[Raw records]
※
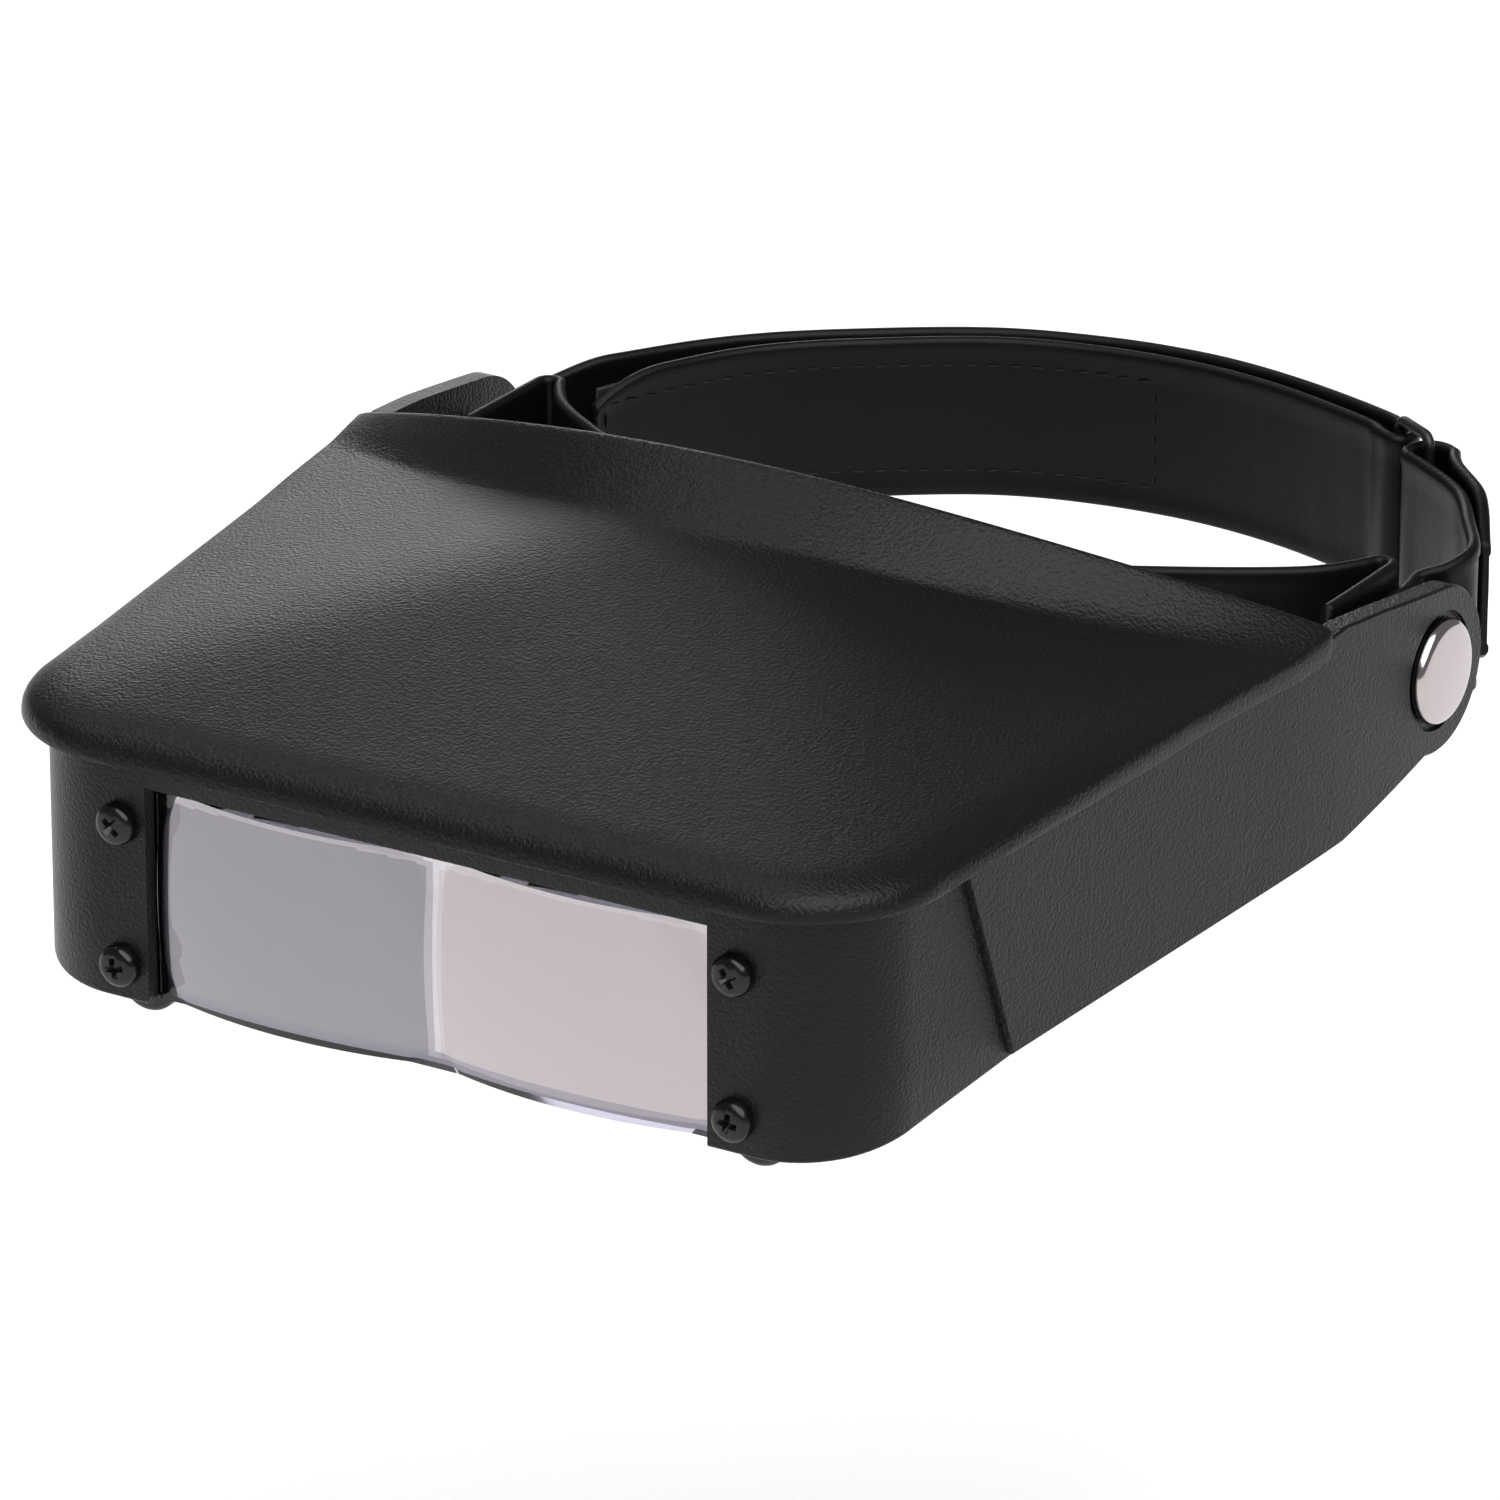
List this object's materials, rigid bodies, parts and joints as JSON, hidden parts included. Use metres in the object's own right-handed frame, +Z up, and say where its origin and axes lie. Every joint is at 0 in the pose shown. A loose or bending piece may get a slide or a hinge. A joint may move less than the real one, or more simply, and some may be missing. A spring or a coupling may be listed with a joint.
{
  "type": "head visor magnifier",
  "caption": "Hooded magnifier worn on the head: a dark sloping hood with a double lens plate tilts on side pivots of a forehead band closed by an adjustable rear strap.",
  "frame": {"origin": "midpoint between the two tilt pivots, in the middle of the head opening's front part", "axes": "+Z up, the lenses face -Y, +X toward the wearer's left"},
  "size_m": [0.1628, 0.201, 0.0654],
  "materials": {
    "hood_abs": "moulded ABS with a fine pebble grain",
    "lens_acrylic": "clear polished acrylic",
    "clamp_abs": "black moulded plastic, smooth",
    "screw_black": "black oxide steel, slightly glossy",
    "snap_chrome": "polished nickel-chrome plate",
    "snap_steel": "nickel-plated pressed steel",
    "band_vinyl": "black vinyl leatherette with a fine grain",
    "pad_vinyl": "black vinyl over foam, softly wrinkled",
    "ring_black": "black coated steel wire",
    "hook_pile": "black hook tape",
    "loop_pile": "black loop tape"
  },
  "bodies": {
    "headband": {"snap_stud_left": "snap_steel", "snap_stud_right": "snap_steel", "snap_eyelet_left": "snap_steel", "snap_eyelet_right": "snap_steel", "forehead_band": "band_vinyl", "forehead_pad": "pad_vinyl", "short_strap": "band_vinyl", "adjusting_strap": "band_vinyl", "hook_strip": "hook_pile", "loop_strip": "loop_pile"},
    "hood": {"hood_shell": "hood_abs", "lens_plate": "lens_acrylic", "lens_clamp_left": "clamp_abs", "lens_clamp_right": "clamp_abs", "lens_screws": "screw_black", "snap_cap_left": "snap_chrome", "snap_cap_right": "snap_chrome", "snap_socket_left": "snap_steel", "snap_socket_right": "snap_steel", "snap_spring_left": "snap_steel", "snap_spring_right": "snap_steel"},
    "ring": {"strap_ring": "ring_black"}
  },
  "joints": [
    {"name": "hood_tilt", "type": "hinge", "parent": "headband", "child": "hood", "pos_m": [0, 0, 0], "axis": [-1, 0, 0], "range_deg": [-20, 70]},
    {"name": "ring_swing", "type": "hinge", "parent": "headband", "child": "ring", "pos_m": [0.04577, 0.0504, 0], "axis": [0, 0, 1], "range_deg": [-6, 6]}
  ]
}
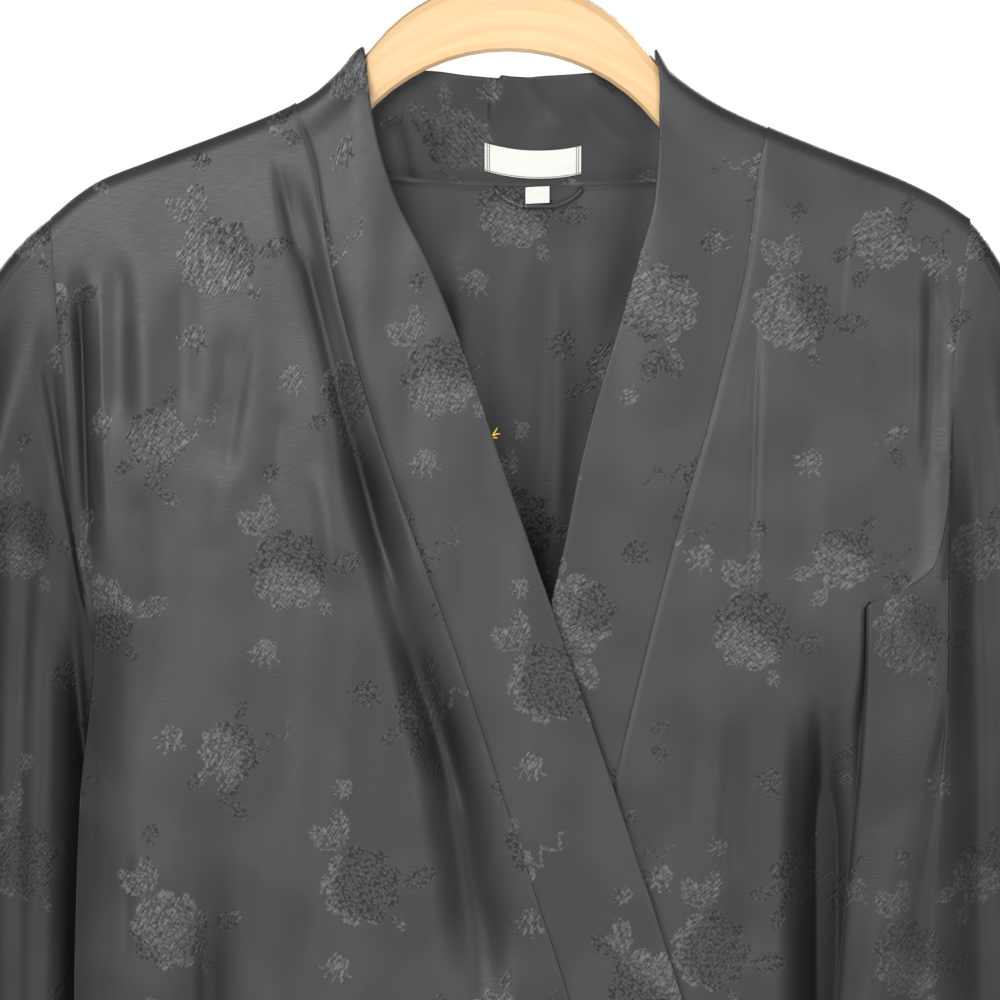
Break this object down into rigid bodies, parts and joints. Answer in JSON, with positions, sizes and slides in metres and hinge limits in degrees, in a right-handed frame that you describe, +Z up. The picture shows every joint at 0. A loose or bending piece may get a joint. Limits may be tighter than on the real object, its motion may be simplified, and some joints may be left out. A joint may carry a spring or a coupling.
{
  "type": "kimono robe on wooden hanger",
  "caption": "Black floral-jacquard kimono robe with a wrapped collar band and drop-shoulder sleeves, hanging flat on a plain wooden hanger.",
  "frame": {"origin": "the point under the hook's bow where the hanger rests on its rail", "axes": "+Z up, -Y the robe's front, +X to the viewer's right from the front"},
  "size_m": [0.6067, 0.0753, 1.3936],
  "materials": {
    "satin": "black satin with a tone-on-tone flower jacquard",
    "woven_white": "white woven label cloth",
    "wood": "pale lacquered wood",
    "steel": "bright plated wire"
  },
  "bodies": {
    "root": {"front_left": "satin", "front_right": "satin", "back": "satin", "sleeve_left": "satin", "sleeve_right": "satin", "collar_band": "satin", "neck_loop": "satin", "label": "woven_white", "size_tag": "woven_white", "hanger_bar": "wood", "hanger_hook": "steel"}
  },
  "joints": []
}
※
Aim: The required output is the exact sequence of lines from the one containing "Break this object" through the end of the listing, both endpoints included.

Written answer:
Break this object down into rigid bodies, parts and joints. Answer in JSON, with positions, sizes and slides in metres and hinge limits in degrees, in a right-handed frame that you describe, +Z up. The picture shows every joint at 0. A loose or bending piece may get a joint. Limits may be tighter than on the real object, its motion may be simplified, and some joints may be left out. A joint may carry a spring or a coupling.
{
  "type": "kimono robe on wooden hanger",
  "caption": "Black floral-jacquard kimono robe with a wrapped collar band and drop-shoulder sleeves, hanging flat on a plain wooden hanger.",
  "frame": {"origin": "the point under the hook's bow where the hanger rests on its rail", "axes": "+Z up, -Y the robe's front, +X to the viewer's right from the front"},
  "size_m": [0.6067, 0.0753, 1.3936],
  "materials": {
    "satin": "black satin with a tone-on-tone flower jacquard",
    "woven_white": "white woven label cloth",
    "wood": "pale lacquered wood",
    "steel": "bright plated wire"
  },
  "bodies": {
    "root": {"front_left": "satin", "front_right": "satin", "back": "satin", "sleeve_left": "satin", "sleeve_right": "satin", "collar_band": "satin", "neck_loop": "satin", "label": "woven_white", "size_tag": "woven_white", "hanger_bar": "wood", "hanger_hook": "steel"}
  },
  "joints": []
}